Andreas L., jener Leiter des Referates "Beschaffung", und wie ein paar andere Kollegen mit dem Anwalt Butz Peters als Rechtsbeistand an seiner Seite im Ausschuss erschienen, war einst als westlicher "Aufbauhelfer" nach Brandenburg entsandt worden - und zwar schon im ersten Halbjahr 1990, als es die DDR also noch gab.
Nach Jahren im Innenministerium landete er schließlich beim Verfassungsschutz, wo er sich um die Quellenführung kümmerte. Neben dem Satz mit dem "Händewaschen" (siehe oben) wartete der Zeuge noch mit diesem auf: "Die Quelle Piatto erfuhr bundesweit Beachtung, weil sie Erkenntnisse in quantitativer wie qualitativer Hinsicht lieferte, die sowohl für das Bundesamt als auch für die Landesämter für Verfassungsschutz von größtem Gewicht waren."
"Das werden Sie auch bei Amri erleben"
Doch Grundlegendes der so unersetzlichen Quelle will er entweder nicht gekannt haben oder bestritt es. Der Verfassungsschutz habe keinen Einfluss auf die Haftbedingungen von Szczepanski oder seine vorzeitige Entlassung genommen. Von einem gemeinsamen Postfach in Sachen Combat 18 habe er nichts gewusst. Dass Szczepanski ein "Praktikum" im Neonazi-Laden Sonnentanz in Limbach bei Chemnitz absolvierte, höre er zum ersten Mal. Dass der Dienst irgendwelche Delikte der Quelle geschützt hätte, sei ihm nicht bekannt. Er bestritt, dass das Verhältnis zwischen V-Mann und VM-Führer drohte, zu eng zu werden. Und er wollte sich nicht einmal an Dokumente erinnern, die seine Unterschrift tragen.
Der Ausschuss glaubte ihm nicht und vereidigte ihn am Ende. Es ist bereits der x-te Zeuge, der sich dem unterziehen muss. Auftritte wie diesen konnte man 2012/13 in den ersten Jahren der NSU-Aufklärung vor den Untersuchungsausschüssen zur Genüge erleben. Dass es sie auch fünf, sechs Jahre später noch immer gibt, zeigt, wie virulent die Krankheit namens Verfassungsschutz nach wie vor ist.
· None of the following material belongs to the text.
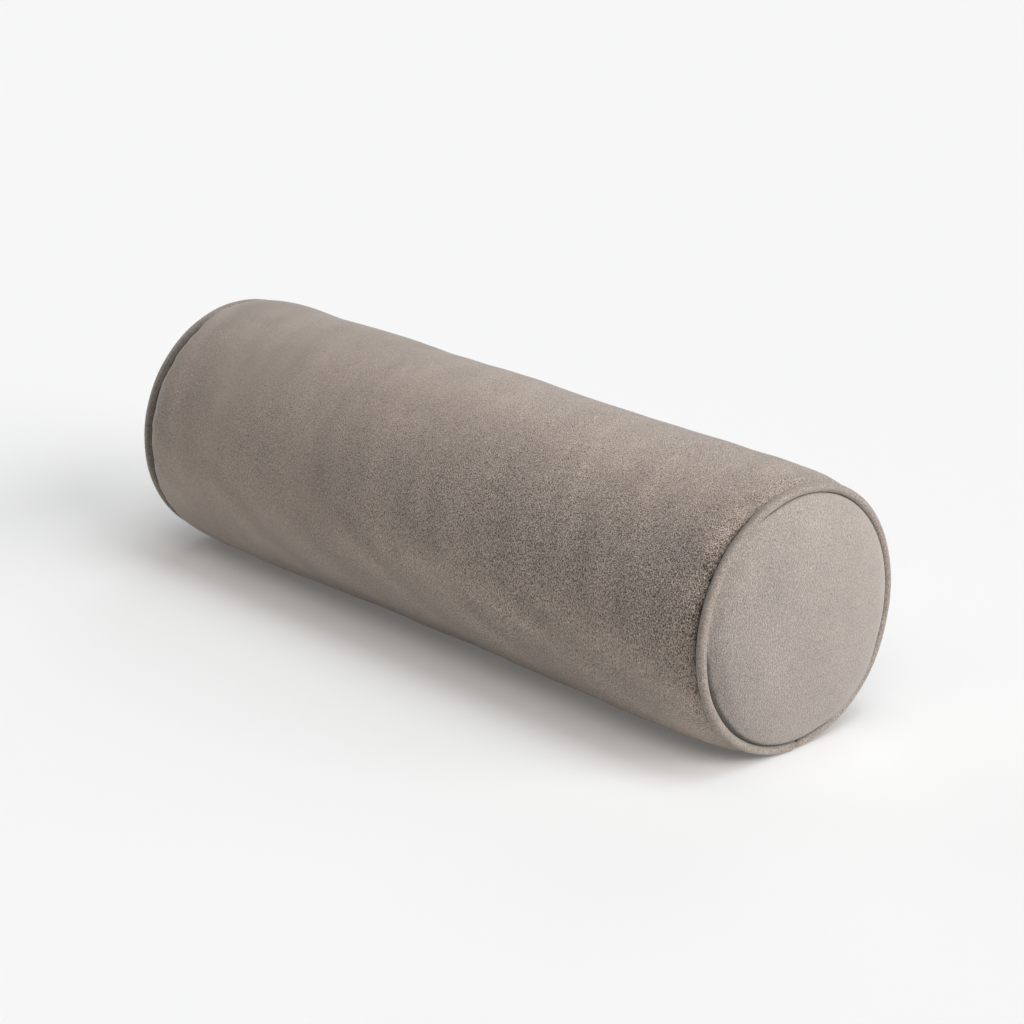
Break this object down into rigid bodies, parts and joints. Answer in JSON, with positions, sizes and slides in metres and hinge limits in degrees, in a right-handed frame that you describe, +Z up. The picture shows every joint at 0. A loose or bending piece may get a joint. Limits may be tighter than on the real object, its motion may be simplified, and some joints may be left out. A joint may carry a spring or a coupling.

Es sind aber nicht nur dessen Hauptamtliche, die für das NSU-Desaster Mitverantwortung tragen, sondern genauso die politischen Beamten, die Ministerialdirigenten, Staatssekretäre und Minister. In diesem Sinne können die Worte des früheren brandenburger Innenministers Alwin Ziel verstanden werden, der sich gegenüber dem Ausschuss dafür entschuldigte, dass die Behörden "deutschlandweit nicht in der Lage waren, das Problem zu lösen". Ein V-Mann-Führer sagte, was im Fall NSU passiert ist, sei eine Schande - und ergänzte: "Das werden Sie auch bei Amri erleben."